Passage Verdeau, Paris

Comovente o minuto de silêncio, hoje, ao meio-dia, em toda a França. Saudosista não sou, nunca fui. Mas, confesso, naquele minuto exato de silêncio no meio da multidão, bateu uma saudade danada, assim, do nada.
Saudade milenar, ancestral, daquelas que ficam coladas nos álbuns de figurinhas, nos livros de quando era criança. Saudade colorida, aventurosa, cheia de perigos que existiam, não para desgraçar a vida, mas porque sem eles a vida seria totalmente sem graça.
Saudade de Monteiro Lobato, Andersen, Exupéry, do Meu Pé de Laranja Lima, do quintal de Resende, de As Mil e uma Noites. Saudade do tempo em que sultão, marajá, Ali Babá, Aladim me faziam amar todas as terras e homens do planeta e me sentir amado e acolhido por todos eles. Saudade de lutar não para destruir cidades, devastar a natureza, massacrar pessoas, mas porque isso fazia a gente rolar no chão, se fingir de morto e morrer de rir disso. Saudade de não saber o que é religião ou raça pois a única coisa que importa na vida é a amizade. Saudade de dizer: agora chega, cansei dessa brincadeira, vamos lá em casa tomar um lanche?

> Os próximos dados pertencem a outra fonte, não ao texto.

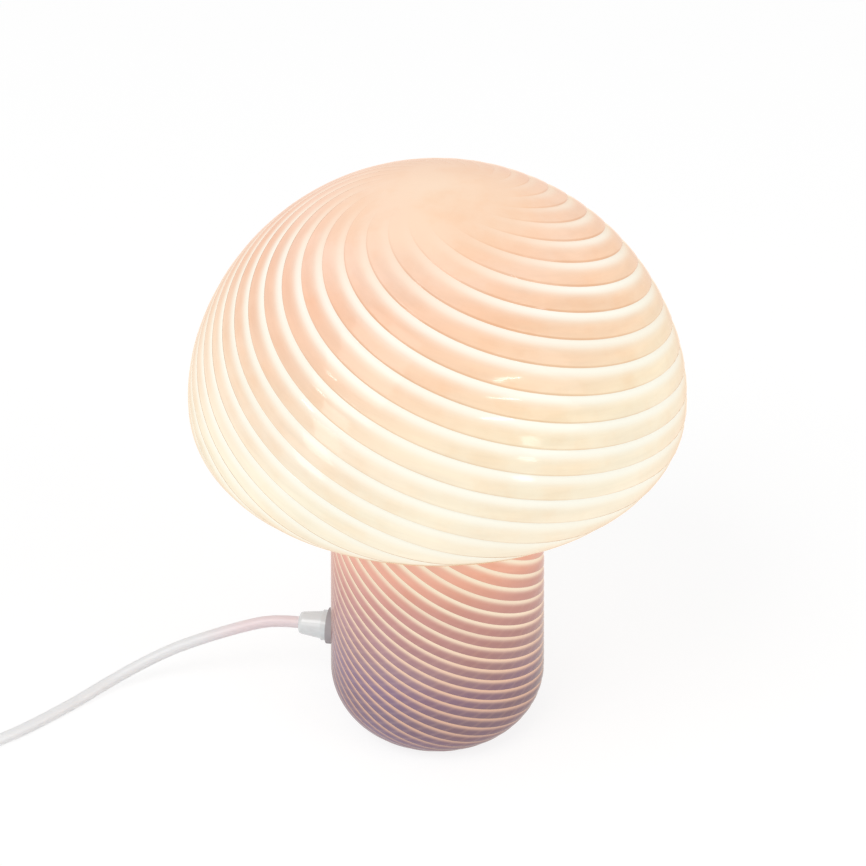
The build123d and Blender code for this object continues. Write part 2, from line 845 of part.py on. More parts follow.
def switch_screws():
    """Two screws put in from below."""
    low = 0.4
    head = switch_screw_holes(switch_screw_head, low, low + switch_screw_head_depth)
    shank = switch_screw_holes(switch_screw_radius, low, low + switch_screw_length)
    return Compound([switch_place * (one + other) for one, other in zip(head, shank)])


def plug_body():
    """Flat moulded two-pin plug with its cord boot."""
    half, waist = plug_width / 2, plug_waist_width / 2
    outline = Polyline(
        (plug_waist, -waist),
        (plug_shoulder, -half + 1),
        (plug_length, -half),
        (plug_length, half),
        (plug_shoulder, half - 1),
        (plug_waist, waist),
        close=True,
    )
    block = extrude(make_face(outline), plug_thickness)
    long_edges = [
        edge
        for edge in block.edges()
        if abs((edge % 0.5).Z) < 0.5 and edge.center().X < plug_length - 1
    ]
    block = fillet(long_edges, plug_edge_fillet)
    boot = Rot(0, 90, 0) * turned((0, 0), (boot_radius, 0), (waist - 0.4, plug_shoulder), (0, plug_shoulder))
    return plug_place * (block + Pos(0, 0, plug_thickness / 2) * boot)


def plug_pins():
    """Two round pins."""
    pin = turned((0, 0), (pin_radius, 0), (pin_radius, pin_length - pin_tip),
                 (pin_radius - pin_tip, pin_length), (0, pin_length))
    pair = []
    for side in (-1, 1):
        spot = Pos(plug_length, side * pin_spacing / 2, plug_thickness / 2) * Rot(0, 90, 0)
        pair.append(plug_place * spot * pin)
    return Compound(pair)


# ---------------------------------------------------------------- files
pieces = {
    "glass_body": glass_body(),
    "foot_ring": foot_ring(),
    "outlet_washer": outer_washer(),
    "outlet_gland": outlet_gland(),
    "inner_washer": inner_washer(),
    "outlet_nut": outlet_nut(),
    "inner_lead": cord_piece("inner_lead", inner_lead_points),
    "cord_run": cord_piece("cord_run", cord_run_points),
    "switch_lower_housing": switch_lower_housing(),
    "switch_upper_housing": switch_upper_housing(),
    "switch_screws": switch_screws(),
    "switch_contacts": switch_contacts(),
    "switch_rocker": switch_rocker(),
    "cord_tail": cord_piece("cord_tail", cord_tail_points),
    "cord_coil": cord_tube("cord_coil", coil_line, coil_sides, (0, 0, 1)),
    "plug_lead": cord_piece("plug_lead", plug_lead_points),
    "plug_body": plug_body(),
    "plug_pins": plug_pins(),
    "base_disc": base_disc(),
    "grip_collar": grip_collar(),
    "holder_bracket": holder_bracket(),
    "bracket_screws": bracket_screws(),
    "threaded_nipple": threaded_nipple(),
    "nipple_nut": nipple_nut(),
    "toothed_washer": toothed_washer(),
    "holder_cap": holder_cap(),
    "holder_skirt": holder_skirt(),
    "holder_core": holder_core(),
    "terminal_screws": terminal_screws(),
    "screw_shell": screw_shell(),
    "centre_contact": centre_contact(),
    "bulb_button": bulb_button(),
    "cap_insulator": cap_insulator(),
    "bulb_cap": bulb_cap(),
    "bulb_globe": bulb_globe(),
    "bulb_stem": bulb_stem(),
    "led_filaments": led_filaments(),
}
os.makedirs("parts", exist_ok=True)
for name, shape in pieces.items():
    export_step(shape, f"parts/{name}.step")
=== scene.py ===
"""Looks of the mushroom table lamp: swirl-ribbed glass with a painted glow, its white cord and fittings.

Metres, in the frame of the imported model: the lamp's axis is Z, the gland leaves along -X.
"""

import logging
import math
from dataclasses import dataclass
from enum import Enum
from functools import cache
from typing import Callable, ClassVar

import bpy
from mathutils import Matrix, Vector


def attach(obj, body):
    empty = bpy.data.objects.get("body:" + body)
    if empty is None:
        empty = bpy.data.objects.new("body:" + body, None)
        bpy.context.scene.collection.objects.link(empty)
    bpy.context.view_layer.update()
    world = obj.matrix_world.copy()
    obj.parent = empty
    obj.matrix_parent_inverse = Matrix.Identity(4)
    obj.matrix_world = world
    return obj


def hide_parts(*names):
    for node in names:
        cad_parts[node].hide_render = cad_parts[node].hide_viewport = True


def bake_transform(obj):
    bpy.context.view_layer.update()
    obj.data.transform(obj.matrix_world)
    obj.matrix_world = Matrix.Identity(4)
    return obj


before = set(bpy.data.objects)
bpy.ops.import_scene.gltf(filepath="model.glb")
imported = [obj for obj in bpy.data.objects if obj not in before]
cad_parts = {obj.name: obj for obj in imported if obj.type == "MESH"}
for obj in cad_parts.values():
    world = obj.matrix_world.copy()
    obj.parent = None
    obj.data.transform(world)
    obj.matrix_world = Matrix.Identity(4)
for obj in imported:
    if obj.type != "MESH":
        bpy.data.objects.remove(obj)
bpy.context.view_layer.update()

Socket = bpy.types.NodeSocket
Tree = bpy.types.NodeTree
Object = bpy.types.Object

MM = 0.001
WHITE = (1.0, 1.0, 1.0, 1.0)
FULL_TURN = 2 * math.pi
SHAPE_OUT = {"Geometry": "Geometry"}
CORD_ROUNDNESS = 5
CORD_STEPS = 6
log = logging.getLogger("mushroom_lamp")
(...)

Saudade de elefante, camelo, deserto. Saudade de ficar mudo diante de Gizé: como um grão de areia pode construir algo tão gigante? Saudade do mergulho no Nilo, de pular de alegria - estou dentro do Nilo! estou dentro do Nilo! estou dentro do Nilo! – as palavras rindo-se umas com as outras diluindo-se nas águas, para finalmente calarem-se ante o espanto da absoluta fragilidade de existir que faz o maravilhamento da vida.  Saudade do tempo que reverencia o tempo, do homem que reconhece o homem em respeito humilde ao que sempre se esvai, do amor que desconhece estrangeirices, pula cercas, faz da terra mais distante um coração. Saudade do tempo em que Isis era tão somente a deusa da maternidade e da fertilidade, símbolo do renascimento e da harmonia cósmica.
Saudade da vida que tem valor não porque dementes e perversos resolvem a qualquer momento acabar com a história singular de cada um. Saudade da vida que se lambe os beiços de beijos, recobre os corpos de carinho, não de estilhaços. Saudade dos recomeços, de virar a página, dar fim a certas coisas. Saudade de achar que somos figurinhas do mesmo álbum, da mesma história, do mesmo quintal, do mesmo rio que se esvai: cada um é uma saudade que se cola em algum lugar, uma vida que só tem graça em se descolar ou morrer, quando é de brincadeira. De resto, puro fluir e esvair natural das coisas. Por quê? Saudade de achar que há um porquê para tudo e que se a gente não entendeu agora, vai entender depois.
Um minuto de silêncio no meio da multidão, um silêncio feito de não-porquês, do incontrolável da vida, do que justamente é fora de sentido. Diante de um crime abominável, a gente tenta uma explicação: por quê? Como é possível alguém agir assim? Matar por matar primeiro, se explodir depois. Não tem explicação. O silêncio demanda justamente o que em si é inomimável, irrespondível, um nada de sentido. Bateu a saudade. Minha saudade é puro descabimento, saudade danada, assim, surgida do-nada. 
Enquanto o silêncio demanda o impossível, a saudade presentifica o nada.